Doctoral Dissertations

Date of Award

12-2019

Degree Type

Dissertation

Degree Name

Doctor of Philosophy

Major

Materials Science and Engineering

Major Professor

Peter Liaw

Committee Members

Yanfei Gao, Hahn Choo, Hairong Qi

Abstract

Recently, exceptional properties that are continuously found in an intriguing new class of metallic structural materials, high-entropy alloys (HEAs), demonstrate their great potential for engineering applications particularly in extreme environments where conventional alloys reach their limits. The attractive properties in HEAs are mainly attributed to HEAs exhibited special effects, such as, vast compositional space, heterogeneous local atomic environments, tunable stacking-fault energy (SFE), ductile multicomponent intermetallic precipitates, and integrated various engineering concerns. Therefore, the concept of HEAs opens up new avenues to develop advanced high-performance alloys for overcoming some drawbacks appeared in traditional alloys. In this work, two main tasks are studied for developing advanced precipitation-strengthened alloys by the HEA concept through integrated experimental and theoretical methods.In the first task, to develop significantly cheaper and lighter high-temperature alloys than Ni-base superalloys, precipitation-strengthened body-centered-cubic (BCC) HEAs, which possess a microstructure analogous to that of the γ/γ′ Ni-base superalloys, are designed, using the CALPHAD-based high-throughput computational method (HTCM). The fundamental understanding of the phase stability, precipitation strengthening, and order-disorder transition in the newly-designed lightweight HEAs are revealed by in-situ neutron scattering, advanced microcopies, ab initio molecular dynamics (AIMD), and Monte-Carlo (MC) simulations. The insights obtained in this study offer a paradigm to develop high-performance lightweight HEAs via the high-throughput method. In the second task, in order to develop advanced fatigue-resistant HEAs, a B2 precipitation-strengthened Al0.5CoCrFeNi HEA is designed, which exhibits the outperforming fatigue life at low strain amplitudes compared with traditional materials. Its real-time cyclic-deformation mechanisms are revealed by in-situ neutron diffraction and advanced microscopy experiments.

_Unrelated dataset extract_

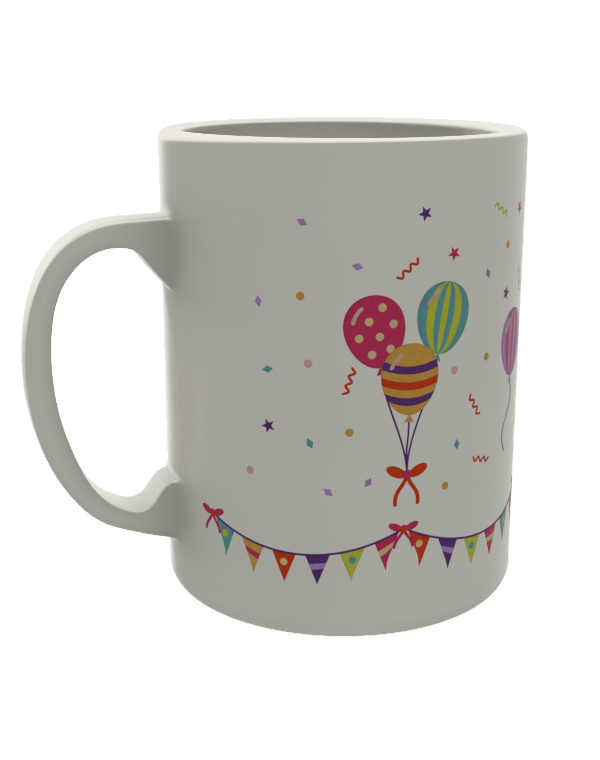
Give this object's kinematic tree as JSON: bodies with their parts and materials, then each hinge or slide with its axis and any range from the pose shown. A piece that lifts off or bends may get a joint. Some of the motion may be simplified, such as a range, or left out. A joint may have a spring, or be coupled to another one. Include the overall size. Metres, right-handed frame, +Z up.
{
  "type": "ceramic mug",
  "caption": "Tall straight-sided glazed ceramic mug with a flat band handle, rounded rim, rounded base and a bare foot ring, printed with a festive pattern.",
  "frame": {"origin": "on the standing plane, under the middle of the bounding box of body and handle", "axes": "+Z up along the body's axis, which stands 16.8 mm towards +X of the origin; the handle points to -X and lies in the plane y = 0"},
  "size_m": [0.1196, 0.086, 0.1112],
  "materials": {
    "white_glaze": "glossy warm white glaze, fired over a white body",
    "bare_foot": "matt bare clay on the foot ring",
    "print_crimson": "crimson ink fused into the glaze",
    "print_orange": "orange red ink fused into the glaze",
    "print_mustard": "mustard ink fused into the glaze",
    "print_chartreuse": "yellow green ink fused into the glaze",
    "print_teal": "soft teal ink fused into the glaze",
    "print_purple": "deep purple ink fused into the glaze",
    "print_lilac": "lilac ink fused into the glaze",
    "print_pink": "pale pink ink fused into the glaze",
    "print_cream": "cream yellow ink fused into the glaze"
  },
  "bodies": {
    "root": {"mug": "white_glaze"}
  },
  "joints": []
}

The present work indicates that various beneficial cyclic-deformation mechanisms, such as the multicomponent-precipitation strengthening, deformation twinning, and reversible stress-induced martensitic phase transformation can be synergistically integrated into HEAs together. Guided by this design idea, fatigue-resistant precipitation-strengthened HEAs can be developed, which can be generalized to other alloys systems.